Stay tuned in the coming week for a big announcement!
I missed reading Accidental Icon and was pleased to find you again under your new post.
Before the pandemic I decided to make a car trip from California to the East coast and back. I called it "My Farewell Tour". My first stop was in Texas, where a Facebook friend I'd not met in person awaited me with a scrumptious roast pork prepared in a slow cooker with Dr. Pepper as the sauce. I spent two days with her then went on to Austin to continue my tour visiting friends I hadn't seen in 50 years. Next was Atlanta, unrecognizable in its growth, then Knoxville, then Washington, D.C., where I spent time with my dearest female friend ever. I'd bought a copy of Stormy Daniel's novel and thought it would be a hoot to sleep with the book and brag that I'd slept with her in D.C. Next was Chillicothe, Ohio, to visit another FB friend I'd not met in person. Last, I went home to Michigan to stay with my brother. The folks there were as wonderful as I remembered, all with great senses of humor. I got to see my sister and relatives I'd not seen since I was a child. My brother's friends were delightful. I stayed until I felt I had to get home to my Siamese cat. I now regret not just staying in my real home.
The pandemic turned my life upside down and now I'm in a new apartment the VA helped me get after being homeless for a year after my landlord decided not to accept help from the state and decided to raise the rent from $1,900 to $2,400. My two housemates had lost their jobs and the three of us lived in my car until the one who was was my best friend for 20 years was allowed, along with the other friend, to live in my best friend's mother's garage and I could sleep in my car in front of her house. Then the heatwave struck and nearly killed me. I went into Veterans Hospital and was mostly revived but now need a walker.
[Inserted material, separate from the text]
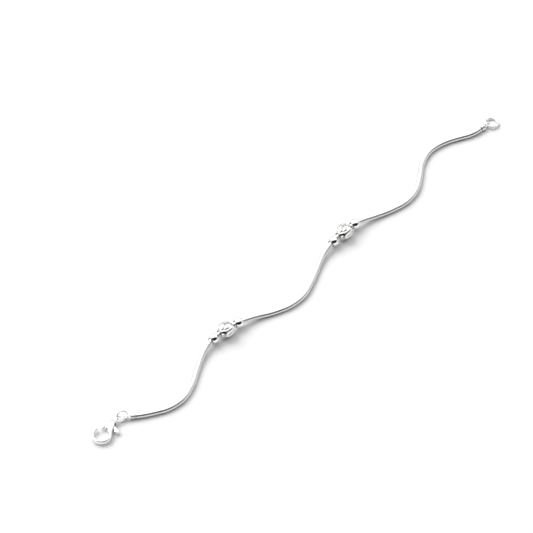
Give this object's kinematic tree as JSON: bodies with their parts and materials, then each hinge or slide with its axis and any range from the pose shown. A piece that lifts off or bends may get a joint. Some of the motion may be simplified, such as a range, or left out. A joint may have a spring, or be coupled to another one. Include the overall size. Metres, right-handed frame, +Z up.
{
  "type": "payal anklet",
  "caption": "Silver payal anklet lying open: round snake chain with groups of plain and pierced oval beads, coil ends, an end ring and a lobster clasp on a jump ring",
  "frame": {"origin": "middle of the anklet's box, on the surface that it lies on", "axes": "+X runs along the chain from the clasp end to the ring end, +Z is up from the surface"},
  "size_m": [0.2466, 0.019, 0.0069],
  "materials": {
    "chain_silver": "silver plate on fine woven links, bright with a soft gloss",
    "mirror_silver": "silver plate, polished to a mirror",
    "pierced_silver": "silver plate, polished ribs with darker recesses",
    "wire_silver": "polished silver-plated wire",
    "clasp_silver": "silver plate on a smooth casting, polished"
  },
  "bodies": {
    "root": {"snake_chain": "chain_silver", "round_bead_1": "mirror_silver", "oval_bead_1": "pierced_silver", "round_bead_2": "mirror_silver", "round_bead_3": "mirror_silver", "oval_bead_2": "pierced_silver", "round_bead_4": "mirror_silver", "coil_end_ring": "wire_silver", "end_ring": "wire_silver", "coil_end_clasp": "wire_silver", "jump_ring": "wire_silver", "clasp_body": "clasp_silver", "clasp_rivet": "clasp_silver"},
    "lever": {"clasp_lever": "clasp_silver"}
  },
  "joints": [
    {"name": "lever_swing", "type": "hinge", "parent": "root", "child": "lever", "pos_m": [-0.11203, 0.0058, 0.0015], "axis": [0, 0, 1], "range_deg": [0, 25], "stiffness_Nm_per_rad": 0.0005}
  ]
}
Three days after my release, the San Diego Veteran's Village took me in. After seven months there they arranged this apartment for me with my share of the rent at 39 percent and the Veteran's pay the remaining 70 percent.
I turned 77 on April 1st. I'm a Vietnam veteran and an inactive gay man. I worked from age 14 through 65 and thought retirement would be great. Not at all. But I'm a survivor and I'll keep kicking as long as I can.
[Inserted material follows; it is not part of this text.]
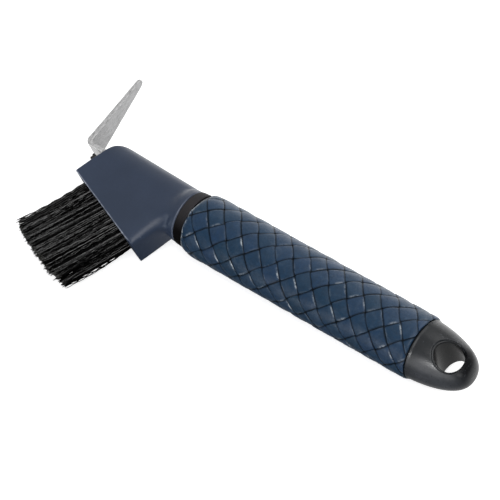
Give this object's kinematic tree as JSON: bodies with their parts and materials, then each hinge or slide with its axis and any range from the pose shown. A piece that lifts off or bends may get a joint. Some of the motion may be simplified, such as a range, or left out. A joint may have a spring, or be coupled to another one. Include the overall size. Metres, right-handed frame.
{
  "type": "hoof pick with brush",
  "caption": "Hand-held hoof pick: bent steel pick and stiff bristle brush in a plastic head, on a round woven-look grip with a hanging hole in the end cap.",
  "frame": {"origin": "centre of the bounding box in X and Y, lowest point of the grip at Z = 0", "axes": "+X along the handle from head to end cap, +Y across the handle towards the pick tip (the brush points the other way), +Z sideways through the flat faces of the head, so the tool lies on its side"},
  "size_m": [0.223, 0.1036, 0.03],
  "materials": {
    "head_plastic": "satin moulded plastic, dark slate navy",
    "pick_steel": "tumbled light grey steel with soft scratches",
    "packing_rubber": "matte black packing",
    "bristle_nylon": "black stiff synthetic bristle with a slight sheen",
    "collar_plastic": "satin black",
    "core_plastic": "hidden black core",
    "grip_leather": "satin navy woven-look synthetic leather",
    "cap_rubber": "smooth satin charcoal rubber"
  },
  "bodies": {
    "root": {"head_block": "head_plastic", "pick": "pick_steel", "slot_packing": "packing_rubber", "tuft_row1_1": "bristle_nylon", "tuft_row1_2": "bristle_nylon", "tuft_row1_3": "bristle_nylon", "tuft_row1_4": "bristle_nylon", "tuft_row1_5": "bristle_nylon", "tuft_row1_6": "bristle_nylon", "tuft_row1_7": "bristle_nylon", "tuft_row2_1": "bristle_nylon", "tuft_row2_2": "bristle_nylon", "tuft_row2_3": "bristle_nylon", "tuft_row2_4": "bristle_nylon", "tuft_row2_5": "bristle_nylon", "tuft_row2_6": "bristle_nylon", "tuft_row2_7": "bristle_nylon", "tuft_row3_1": "bristle_nylon", "tuft_row3_2": "bristle_nylon", "tuft_row3_3": "bristle_nylon", "tuft_row3_4": "bristle_nylon", "tuft_row3_5": "bristle_nylon", "tuft_row3_6": "bristle_nylon", "tuft_row3_7": "bristle_nylon", "collar": "collar_plastic", "handle_core": "core_plastic", "grip_sleeve": "grip_leather", "end_cap": "cap_rubber"}
  },
  "joints": []
}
Thank you for giving me this chance to share. Anywhere else on line would ask me to pay. I can no longer afford anything extra. This Aries man gives both your Gemini personalities many thanks for helping others grow old.
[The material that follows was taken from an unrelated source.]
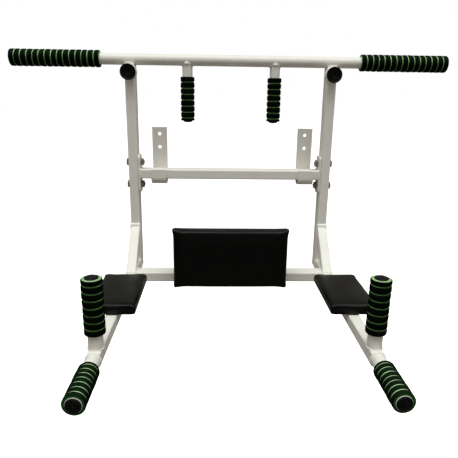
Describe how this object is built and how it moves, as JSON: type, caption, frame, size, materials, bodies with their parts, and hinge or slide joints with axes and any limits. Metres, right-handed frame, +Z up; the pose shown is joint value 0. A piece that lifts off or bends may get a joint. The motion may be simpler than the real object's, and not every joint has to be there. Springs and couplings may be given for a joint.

I am 61 and lost my job for the first time in my life earlier this year (I’ve worked non-stop since I was sixteen). I had been miserable for so long that I realized it was a blessing in disguise after getting past the upset. It is an opportunity. I am a Parsons grad and have been focused as a creative my entire life. (I was born with crayons in hand!) At this point in time I am completely lost but move forward every day in spite of the uncertainty. My path is not clear yet. Reading your posts inspires me to be brave, look to reinvent, find what makes me passionate again, and find peace. Thank you for sharing your journey.